Romney joined Boston-based Bain & Co., a management consulting firm, in 1978 and worked there until 1984. He was CEO of Bain Capital, a venture capital firm, from 1984 to 1999, despite a two-year return as Bain & Co.'s chief executive officer from 1991 to 1992.
Bain & Co. Italy, described in company literature as "the Italian branch of Bain & Co.," received a $2.3 million contract from the National Iranian Oil Co., in September 2004. Its task was to develop a master plan so NIOC -- the state oil company of Iran -- could become one of the world's top oil companies, according to Iranian and U.S. news accounts of the deal.

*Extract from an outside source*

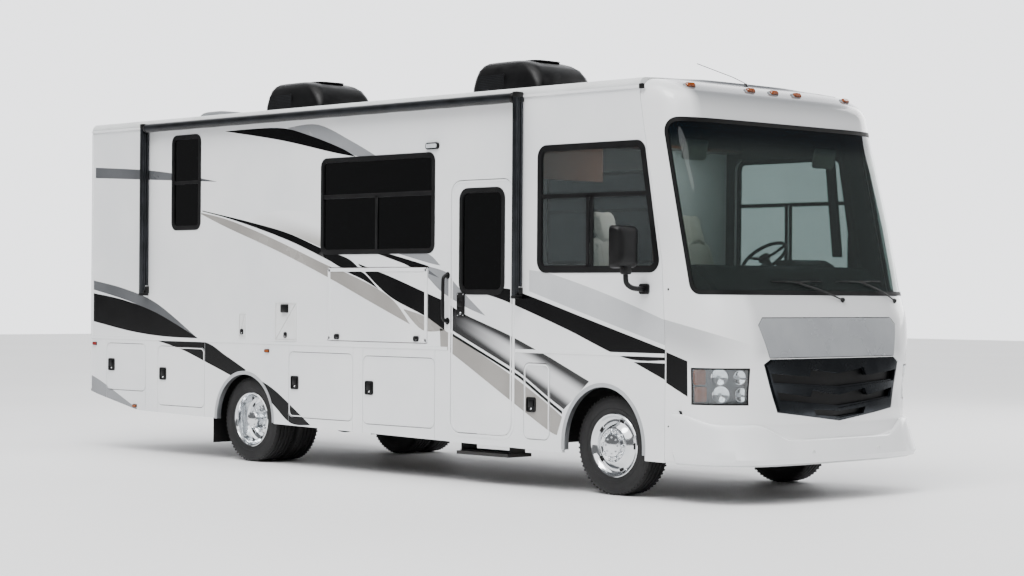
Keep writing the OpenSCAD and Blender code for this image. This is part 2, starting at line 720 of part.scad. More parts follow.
ac_w = 720;
ac_places = [coach_x - 515, coach_x + 2600];
module ac_unit(x) {
    z = roof_top - 10;
    l = ac_len / 2;
    outline = [[-l, 0], [-l, 0.4 * ac_h], [-l + 0.07 * ac_len, 0.94 * ac_h], [-l + 0.13 * ac_len, ac_h],
        [l - 0.36 * ac_len, ac_h], [l - 0.09 * ac_len, 0.82 * ac_h], [l, 0.45 * ac_h], [l, 0]];
    translate([x, ac_w / 2, z]) rotate([90, 0, 0]) linear_extrude(ac_w) polygon(outline);
}
module air_conditioners() color("#1f2022") difference() {
    for (x = ac_places) ac_unit(x);
    roof_slab();
}

vent_places = [[coach_x - 1450, -500], [coach_x - 2150, 300]];
vent_half = 220;
vent_h = 120;
module roof_vents() color("#b9bcbe") difference() {
    for (p = vent_places)
        block(p[0] - vent_half, p[0] + vent_half, p[1] - vent_half, p[1] + vent_half, roof_top - 10,
            roof_top + vent_h);
    roof_slab();
}

ladder_y = 560;
ladder_w = 380;
ladder_low = 760;
rung_step = 300;
module rear_ladder() color("#c5c8ca") {
    r = 13;
    x = rear_x - ladder_reach + r;
    high = roof_top - 92;
    for (y = [ladder_y - ladder_w / 2, ladder_y + ladder_w / 2]) {
        translate([x, y, ladder_low]) cylinder(h = high - ladder_low, r = r);
        for (z = [ladder_low + 40, (ladder_low + high) / 2, high - 100])
            translate([x, y, z]) rotate([0, 90, 0]) cylinder(h = ladder_reach - r, r = 9);
    }
    for (z = [ladder_low + 140:rung_step:high - 100])
        translate([x, ladder_y - ladder_w / 2, z]) rotate([-90, 0, 0]) cylinder(h = ladder_w, r = 11);
}

// ---- moving panels ----
module entry_door() color("#eef0f1") side_panel(-1, half_w, wall_t) difference() {
    rounded_box(door_box);
    rounded_box(door_window);
}
module entry_door_glass() color("#141617") glass_pane(-1, half_w - 8) rounded_box(door_window);
module bay_door(s, b) color("#f0f1f2") side_panel(s, half_w, skirt_t) rounded_box(b);
module galley_door() color("#f0f1f2") side_panel(-1, half_w, wall_t) rounded_box(galley_door_box);

room_wall = 40;
flange = 45;
module slide_out_room() color("#eef0f1") {
    b = slide_box;
    room_in = half_w - slide_travel - 60;
    difference() {
        block(b[0], b[1], room_in, half_w + 25, b[2], b[3]);
        block(b[0] + room_wall, b[1] - room_wall, room_in - 1, half_w + 25 - room_wall, b[2] + room_wall,
            b[3] - room_wall);
        side_panel(1, half_w + 30, 200) rounded_box(slide_window);
    }
    side_panel(1, half_w + 25, 18) difference() {
        rounded_box(b, flange);
        rounded_box([b[0] + 1, b[1] - 1, b[2] + 1, b[3] - 1, 1]);
    }
}
module slide_out_glass() color("#1a1c1e") glass_pane(1, half_w + 17) rounded_box(slide_window);

chassis_frame();
engine_block();
radiator();
fuel_tank();
exhaust_system();
leaf_springs();
front_axle();
rear_axle();
rear_bumper();
wheelhouses();
floor_board();  // floor
stepwell();
outside_step();
side_wall_right();
side_wall_left();
rear_wall();
roof();
skirt_right();
skirt_left();
luggage_bays();
front_cap();
windshield();
side_windows();
headlights();
grille();
dashboard();
cab_seats();
furniture();
door_mirrors();
awning_roller();
awning_arms();
air_conditioners();
roof_vents();
rear_ladder();
entry_door();
entry_door_glass();
bay_door(-1, bay_right[0]);  // bay_door_right_1
bay_door(-1, bay_right[1]);  // bay_door_right_2
bay_door(-1, bay_right[2]);  // bay_door_right_3
bay_door(-1, bay_right[3]);  // bay_door_right_4
galley_door();
bay_door(-1, utility_box);  // utility_door
bay_door(1, bay_left[0]);  // bay_door_left_1
bay_door(1, bay_left[1]);  // bay_door_left_2
bay_door(1, bay_left[2]);  // bay_door_left_3
hood();
slide_out_room();
slide_out_glass();
steering_wheel();
knuckle(-1);  // knuckle_right
knuckle(1);  // knuckle_left
translate([front_axle_x, 0, 0]) tyre(-front_track_half);  // front_tyre_right
front_rim(-1);  // front_rim_right
translate([front_axle_x, 0, 0]) tyre(front_track_half);  // front_tyre_left
front_rim(1);  // front_rim_left
translate([rear_axle_x, 0, 0]) {  // rear_tyres_right
    tyre(-rear_outer_half);
    tyre(-rear_outer_half + dual_spacing);
}
rear_rims(-1);  // rear_rims_right
translate([rear_axle_x, 0, 0]) {  // rear_tyres_left
    tyre(rear_outer_half);
    tyre(rear_outer_half - dual_spacing);
}
rear_rims(1);  // rear_rims_left
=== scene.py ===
import math
from math import cos, pi, radians, sin
import bmesh
import bpy
import json
import numpy as np
from mathutils import Matrix, Vector
from mathutils.bvhtree import BVHTree
from mathutils.interpolate import poly_3d_calc

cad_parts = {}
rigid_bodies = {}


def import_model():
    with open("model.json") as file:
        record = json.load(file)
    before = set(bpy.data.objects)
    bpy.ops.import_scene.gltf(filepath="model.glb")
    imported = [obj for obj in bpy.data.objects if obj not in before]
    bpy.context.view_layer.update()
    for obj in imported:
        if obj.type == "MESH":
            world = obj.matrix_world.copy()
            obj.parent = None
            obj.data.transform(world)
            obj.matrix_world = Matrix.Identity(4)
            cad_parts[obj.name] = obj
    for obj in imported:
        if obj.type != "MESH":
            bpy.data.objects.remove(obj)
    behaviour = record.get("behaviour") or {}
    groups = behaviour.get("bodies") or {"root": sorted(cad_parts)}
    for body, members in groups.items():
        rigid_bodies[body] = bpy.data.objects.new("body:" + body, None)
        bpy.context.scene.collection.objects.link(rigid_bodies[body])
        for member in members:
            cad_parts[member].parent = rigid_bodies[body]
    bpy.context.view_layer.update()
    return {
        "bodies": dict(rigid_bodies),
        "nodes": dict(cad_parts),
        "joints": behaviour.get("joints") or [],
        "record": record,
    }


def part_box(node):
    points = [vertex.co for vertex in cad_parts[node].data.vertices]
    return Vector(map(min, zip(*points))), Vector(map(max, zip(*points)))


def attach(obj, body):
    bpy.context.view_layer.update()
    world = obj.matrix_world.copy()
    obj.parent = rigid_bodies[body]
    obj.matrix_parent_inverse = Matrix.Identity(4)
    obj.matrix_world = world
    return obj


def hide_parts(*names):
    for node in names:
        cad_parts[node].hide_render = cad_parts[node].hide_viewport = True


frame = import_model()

scene = bpy.context.scene
nodes = frame["nodes"]


def mid(node):
    low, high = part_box(node)
    return (low + high) / 2


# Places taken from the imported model, in metres
halfW = -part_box("side_wall_right")[0].y
axleBack = 0.055
frontX = mid("front_tyre_right").x + axleBack
rearX = mid("rear_tyres_right").x + axleBack
hubZ = mid("front_tyre_right").z
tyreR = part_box("front_tyre_right")[1].z - hubZ
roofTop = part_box("awning_roller")[1].z + 0.049
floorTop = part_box("floor")[1].z
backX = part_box("rear_wall")[0].x
doorLow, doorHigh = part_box("entry_door")
slideLow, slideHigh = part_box("slide_out_room")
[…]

Bain Capital, the venture capital firm that Romney started and made him a multimillionaire, teamed up with the Haier Group, a Chinese appliance maker that has a factory in Iran, in an unsuccessful 2005 buyout effort.
The target of their $1.28 billion bid -- the Maytag Corp., based in the lead presidential caucus state of Iowa.
A top Romney aide noted that the former Massachusetts governor has not worked at Bain & Co. since 1992, when he left after a two-year stint leading a financial restructuring.
"He has no involvement with or knowledge of the work they do or the investments they make," spokesman Eric Fehrnstrom said Friday.
Bain & Co. spokeswoman Cheryl Krauss also said her company did not profit directly from the National Iranian Oil Co. deal, although it receives a licensing fee from Bain & Co. Italy based on the amount of that entity's profits.
Bain & Co. Italy is owned by Italian shareholders.
Fehrnstrom, meanwhile, noted Romney has not worked at Bain Capital since 1999, when he relinquished his ownership stake in the firm and turned over his investments to a blind trust managed by a Boston law firm.
Romney cites his work with Bain & Co. and his development of Bain Capital as he casts himself as an outsider in the 2008 race.
He offered both companies a firewall when asked Friday about the appropriateness of their dealings given his harsh rhetoric about Iran, as well as his calls for states to cease investment links with Iran.
"This is something for now-forward," Romney said after touring GT Solar Inc., a solar energy manufacturer in this early primary state where he talked about the importance of the U.S. weaning itself from oil produced by its enemies.
"I wouldn't begin to say that people who, in the past, have been doing business with Iran, are subject to the same scrutiny as that which is going on from a prospective basis," Romney added.
He said the importance of future divestment was underscored by an International Atomic Energy Agency report released Thursday. It said Iran has ignored a U.N. Security Council ultimatum to freeze uranium enrichment -- a possible pathway to nuclear arms -- and has instead expanded its program by setting up hundreds of centrifuges.
Yet Iran, described by President Bush as part of the "axis of evil," is hardly a fresh threat on the U.S. foreign policy radar.
During the past two months, Romney has challenged Massachusetts and other New England states to pull their pension funds from companies doing business in Iran.
On Thursday, Romney expanded his divestment call to New York. He sent a letter to Sen. Hillary Rodham Clinton, D-N.Y., a fellow presidential candidate, urging her to support his effort.
Dan Weiller, a spokesman for New York State Comptroller Thomas DiNapoli, said Friday that New York's $150 billion state pension system has holdings with companies that have dealings with Iran or in that country.
Among them is Total SA, a French oil giant. As of March 2006, the state system had about $166 million worth of Total stock.